#### Prompt:
Repeat the whole listing exactly as written.

====== Dataset records ======

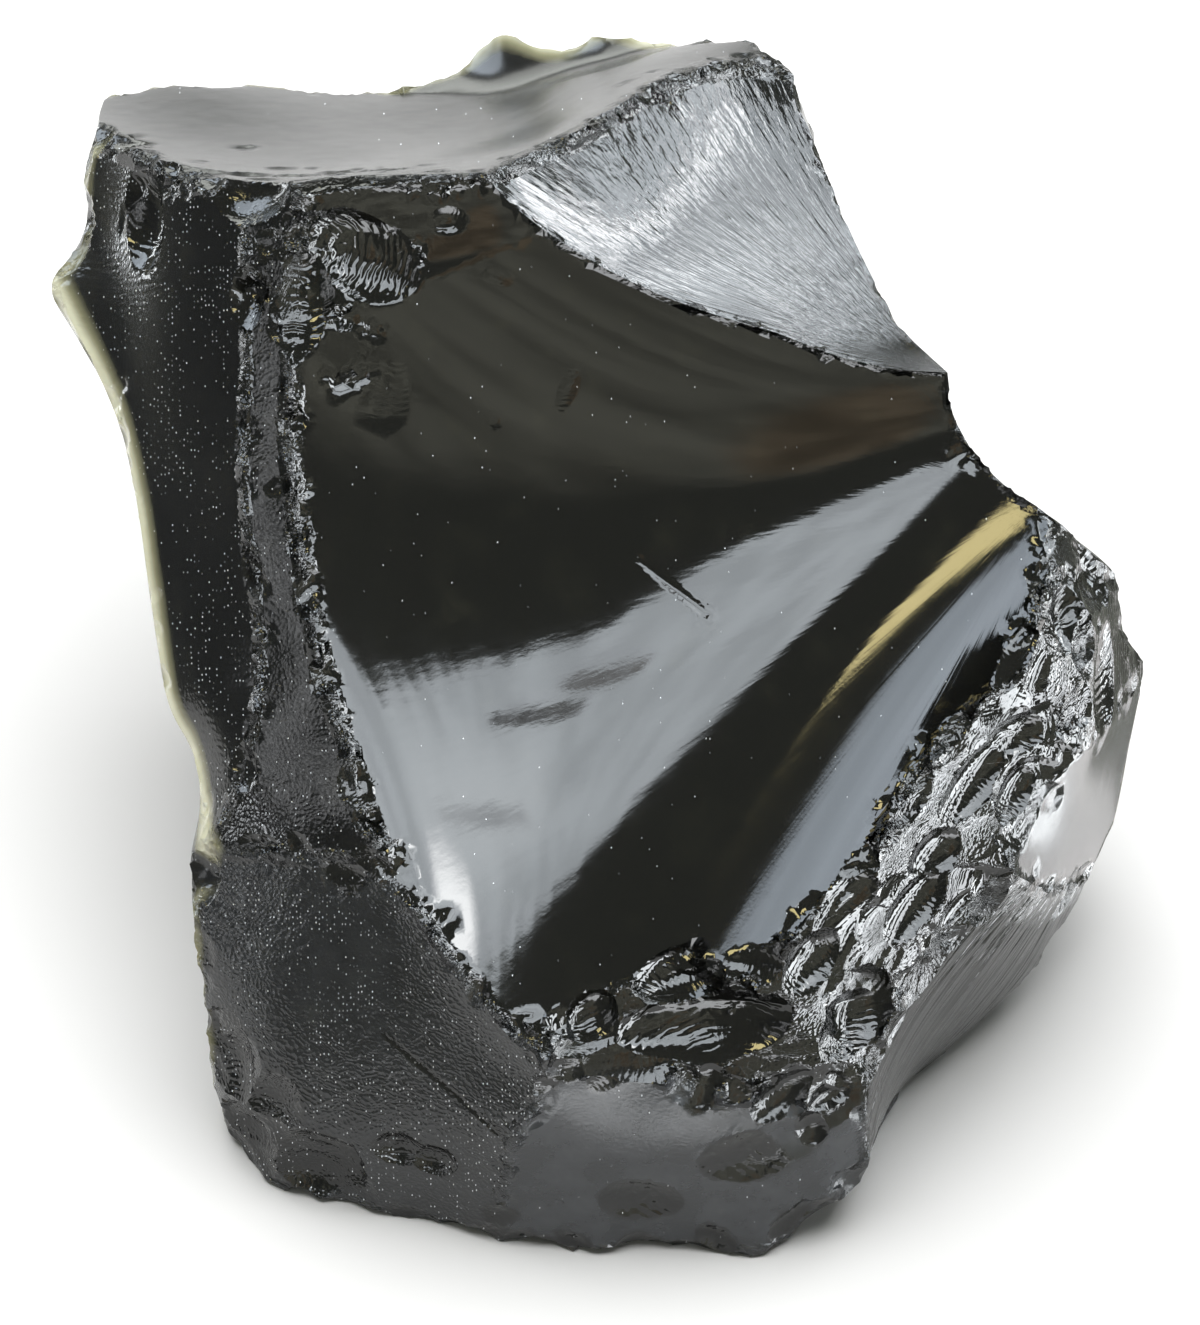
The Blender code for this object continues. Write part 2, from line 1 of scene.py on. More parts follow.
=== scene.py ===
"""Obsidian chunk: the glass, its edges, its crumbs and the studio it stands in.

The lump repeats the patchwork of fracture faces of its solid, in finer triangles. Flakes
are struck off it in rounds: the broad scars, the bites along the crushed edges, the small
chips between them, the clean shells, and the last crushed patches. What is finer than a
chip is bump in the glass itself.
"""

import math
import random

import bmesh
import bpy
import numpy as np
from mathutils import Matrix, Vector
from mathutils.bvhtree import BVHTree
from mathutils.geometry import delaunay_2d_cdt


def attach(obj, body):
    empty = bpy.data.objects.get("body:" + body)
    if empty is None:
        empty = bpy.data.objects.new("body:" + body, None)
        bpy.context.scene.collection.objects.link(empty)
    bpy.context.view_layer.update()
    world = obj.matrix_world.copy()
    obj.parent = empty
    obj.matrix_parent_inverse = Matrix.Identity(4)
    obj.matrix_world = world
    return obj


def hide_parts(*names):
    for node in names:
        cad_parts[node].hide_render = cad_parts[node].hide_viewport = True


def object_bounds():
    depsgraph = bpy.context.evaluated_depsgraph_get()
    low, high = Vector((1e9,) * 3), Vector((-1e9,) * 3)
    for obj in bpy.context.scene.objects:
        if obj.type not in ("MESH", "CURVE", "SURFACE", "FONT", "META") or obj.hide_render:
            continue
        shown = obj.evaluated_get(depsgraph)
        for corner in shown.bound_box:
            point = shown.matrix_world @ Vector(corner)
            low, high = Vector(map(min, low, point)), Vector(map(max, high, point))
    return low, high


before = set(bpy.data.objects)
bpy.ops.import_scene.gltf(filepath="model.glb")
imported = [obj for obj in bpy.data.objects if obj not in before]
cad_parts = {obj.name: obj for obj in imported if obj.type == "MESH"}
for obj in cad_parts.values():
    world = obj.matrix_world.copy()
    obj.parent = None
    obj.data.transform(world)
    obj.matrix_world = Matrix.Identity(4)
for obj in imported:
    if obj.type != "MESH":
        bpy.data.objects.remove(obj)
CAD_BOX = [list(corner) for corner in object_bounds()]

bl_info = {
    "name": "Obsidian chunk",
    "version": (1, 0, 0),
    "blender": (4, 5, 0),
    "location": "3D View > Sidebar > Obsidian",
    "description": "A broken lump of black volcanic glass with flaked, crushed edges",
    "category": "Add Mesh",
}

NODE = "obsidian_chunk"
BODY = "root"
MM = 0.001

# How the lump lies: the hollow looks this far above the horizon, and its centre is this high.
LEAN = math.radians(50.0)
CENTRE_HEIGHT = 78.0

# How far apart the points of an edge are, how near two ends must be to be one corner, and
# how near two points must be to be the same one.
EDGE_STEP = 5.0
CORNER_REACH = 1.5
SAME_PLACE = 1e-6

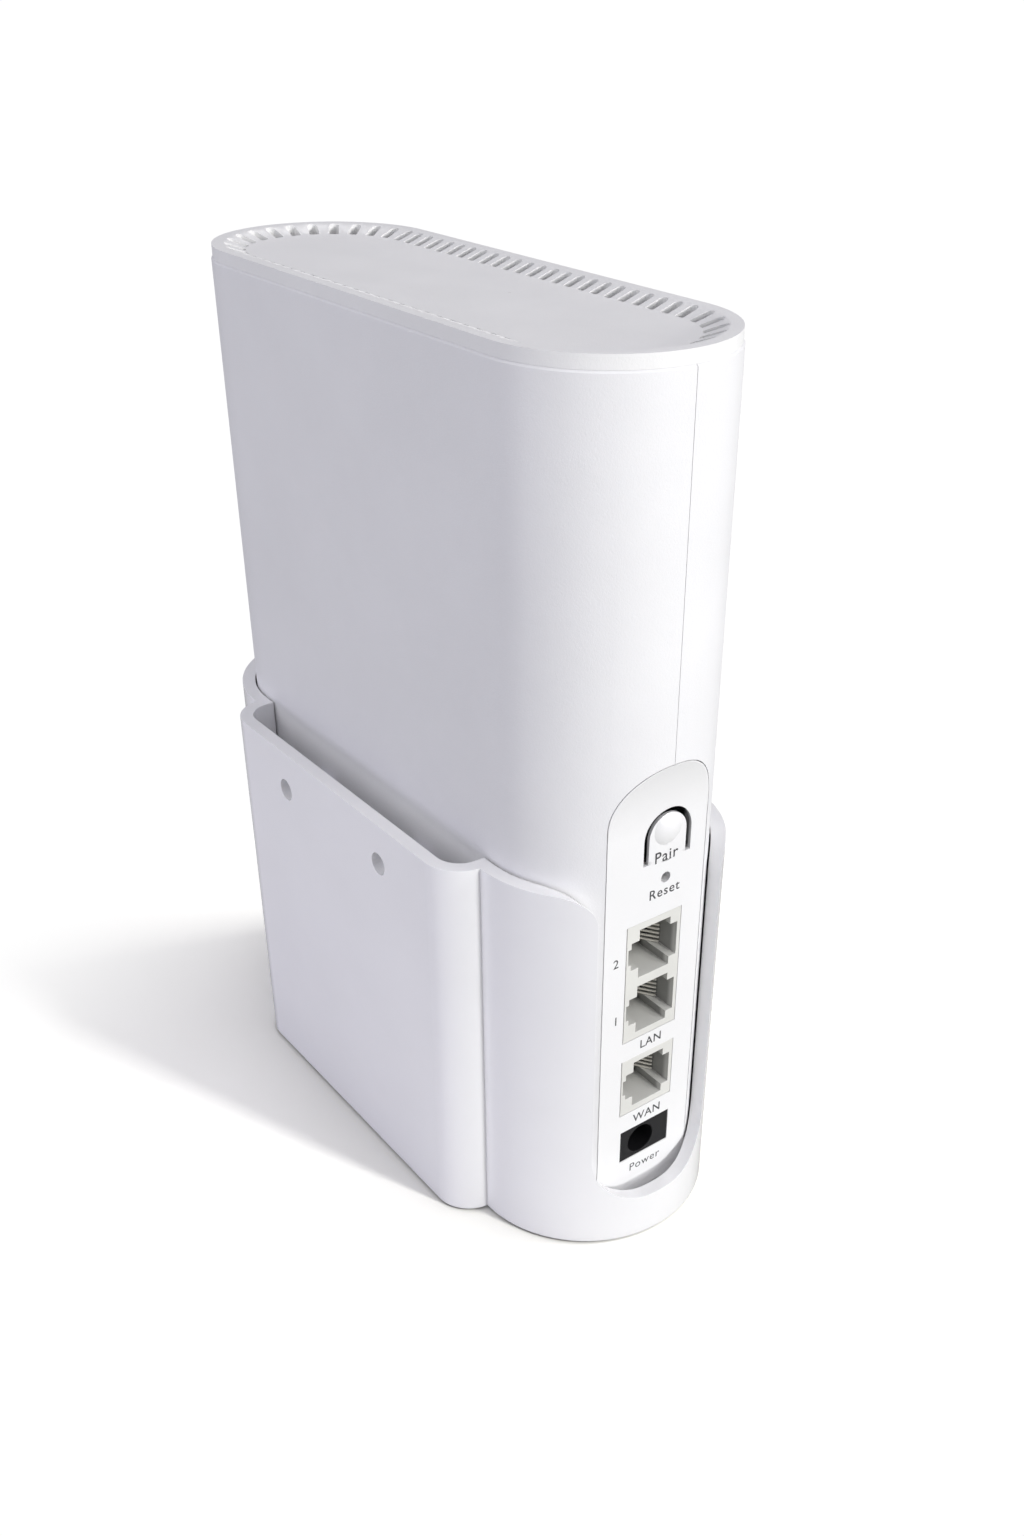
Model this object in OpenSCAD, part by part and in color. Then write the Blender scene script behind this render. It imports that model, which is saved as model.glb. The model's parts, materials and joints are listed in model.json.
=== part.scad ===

======

#### Solution:
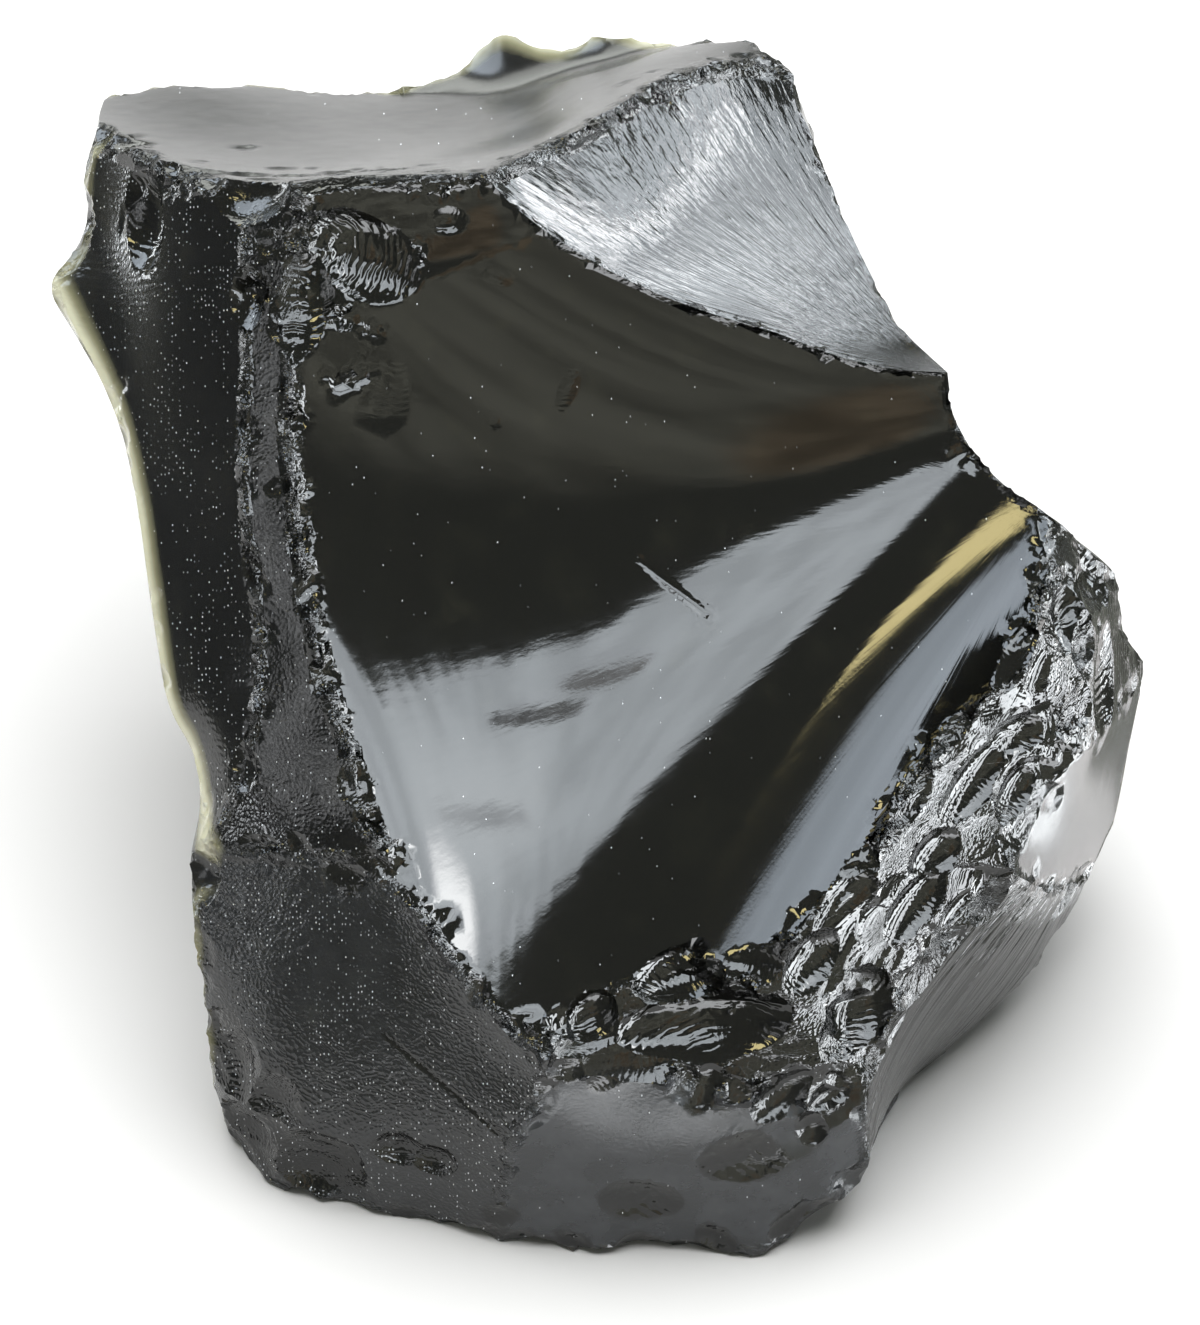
The Blender code for this object continues. Write part 2, from line 1 of scene.py on. More parts follow.
=== scene.py ===
"""Obsidian chunk: the glass, its edges, its crumbs and the studio it stands in.

The lump repeats the patchwork of fracture faces of its solid, in finer triangles. Flakes
are struck off it in rounds: the broad scars, the bites along the crushed edges, the small
chips between them, the clean shells, and the last crushed patches. What is finer than a
chip is bump in the glass itself.
"""

import math
import random

import bmesh
import bpy
import numpy as np
from mathutils import Matrix, Vector
from mathutils.bvhtree import BVHTree
from mathutils.geometry import delaunay_2d_cdt


def attach(obj, body):
    empty = bpy.data.objects.get("body:" + body)
    if empty is None:
        empty = bpy.data.objects.new("body:" + body, None)
        bpy.context.scene.collection.objects.link(empty)
    bpy.context.view_layer.update()
    world = obj.matrix_world.copy()
    obj.parent = empty
    obj.matrix_parent_inverse = Matrix.Identity(4)
    obj.matrix_world = world
    return obj


def hide_parts(*names):
    for node in names:
        cad_parts[node].hide_render = cad_parts[node].hide_viewport = True


def object_bounds():
    depsgraph = bpy.context.evaluated_depsgraph_get()
    low, high = Vector((1e9,) * 3), Vector((-1e9,) * 3)
    for obj in bpy.context.scene.objects:
        if obj.type not in ("MESH", "CURVE", "SURFACE", "FONT", "META") or obj.hide_render:
            continue
        shown = obj.evaluated_get(depsgraph)
        for corner in shown.bound_box:
            point = shown.matrix_world @ Vector(corner)
            low, high = Vector(map(min, low, point)), Vector(map(max, high, point))
    return low, high


before = set(bpy.data.objects)
bpy.ops.import_scene.gltf(filepath="model.glb")
imported = [obj for obj in bpy.data.objects if obj not in before]
cad_parts = {obj.name: obj for obj in imported if obj.type == "MESH"}
for obj in cad_parts.values():
    world = obj.matrix_world.copy()
    obj.parent = None
    obj.data.transform(world)
    obj.matrix_world = Matrix.Identity(4)
for obj in imported:
    if obj.type != "MESH":
        bpy.data.objects.remove(obj)
CAD_BOX = [list(corner) for corner in object_bounds()]

bl_info = {
    "name": "Obsidian chunk",
    "version": (1, 0, 0),
    "blender": (4, 5, 0),
    "location": "3D View > Sidebar > Obsidian",
    "description": "A broken lump of black volcanic glass with flaked, crushed edges",
    "category": "Add Mesh",
}

NODE = "obsidian_chunk"
BODY = "root"
MM = 0.001

# How the lump lies: the hollow looks this far above the horizon, and its centre is this high.
LEAN = math.radians(50.0)
CENTRE_HEIGHT = 78.0

# How far apart the points of an edge are, how near two ends must be to be one corner, and
# how near two points must be to be the same one.
EDGE_STEP = 5.0
CORNER_REACH = 1.5
SAME_PLACE = 1e-6

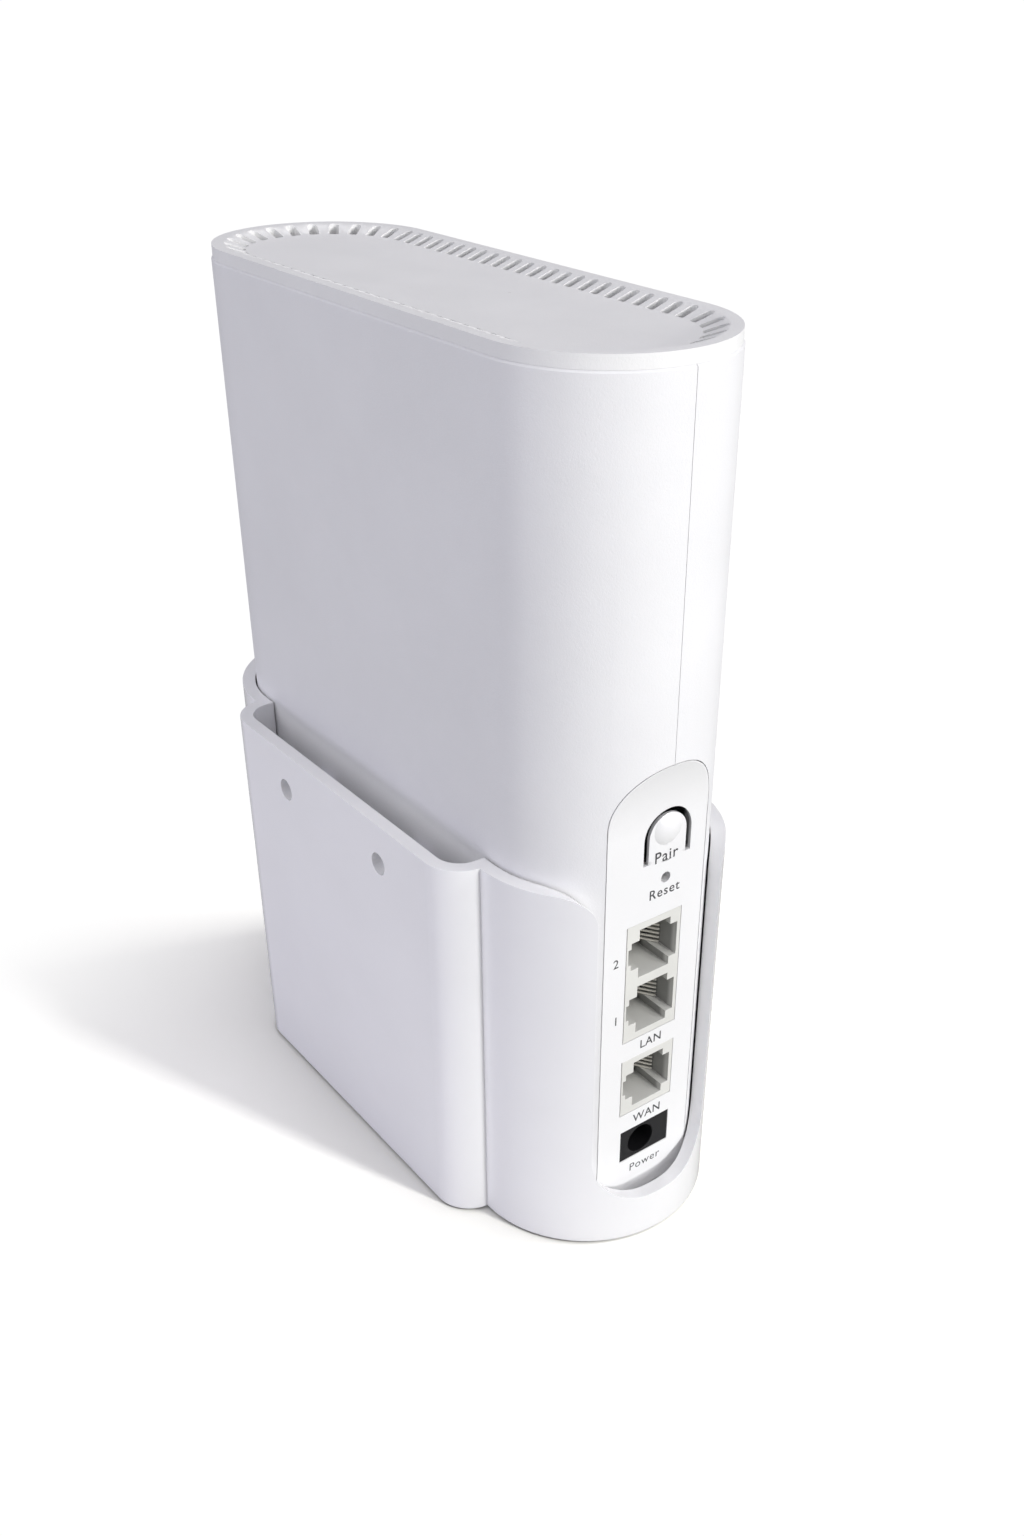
Model this object in OpenSCAD, part by part and in color. Then write the Blender scene script behind this render. It imports that model, which is saved as model.glb. The model's parts, materials and joints are listed in model.json.
=== part.scad ===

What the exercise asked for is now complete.